Museum at the Gateway Arch
St. Louis, Missouri

Working with a multi-disciplinary team, Toni led a team that developed exhibit text for the 45,000 square foot renovation that opened in summer 2018.


Black History Museum and Cultural Center of Virginia
Richmond, Virginia

Built in the 1890’s to house an African-American military battalion, the First Battalion Virginia Volunteers Armory is the oldest African-American armory in Virginia and quite possibly in the United States. When the black militia company who used the armory was disbanded in 1899, the building was turned over to the Richmond School Board to be used as a “school for colored children”. The building served as an elementary school for the next 40 years, until it was adapted during World War II for use as a reception center for servicemen of color.

After a fire in the mid-1980s, the armory stood padlocked until 2002, when a “Save America’s Treasures” grant paid for the stabilization of the building. Again, the building sat empty until 2012 when the Black History Museum and Cultural Center of Virginia acquired the building from the school board and began planning for an ambitious renovation of its new home.

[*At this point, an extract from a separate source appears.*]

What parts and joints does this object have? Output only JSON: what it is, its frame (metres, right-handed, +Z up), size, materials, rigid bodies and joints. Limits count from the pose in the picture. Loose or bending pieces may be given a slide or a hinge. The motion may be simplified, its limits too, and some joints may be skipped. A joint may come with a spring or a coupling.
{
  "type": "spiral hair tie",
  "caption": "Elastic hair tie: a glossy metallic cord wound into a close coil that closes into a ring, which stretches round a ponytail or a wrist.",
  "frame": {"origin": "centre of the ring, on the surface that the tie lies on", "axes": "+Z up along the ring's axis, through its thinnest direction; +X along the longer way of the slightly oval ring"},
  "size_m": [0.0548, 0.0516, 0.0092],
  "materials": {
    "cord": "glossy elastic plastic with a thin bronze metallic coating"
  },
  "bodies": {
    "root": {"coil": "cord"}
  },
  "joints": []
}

Brocade partner Madge Bemiss assisted the initial planning phases for the new museum - outlining the steps forward and helped to develop a strategic plan for the site. Through conversations with stakeholders and community members, the museum redefined its mission and vision.

Today, the Armory is a thriving, central gathering place: welcoming, accessible, collaborative, innovative, relevant and dynamic.  It serves as a place for dialogue about identity, race, class, and the nature of freedom.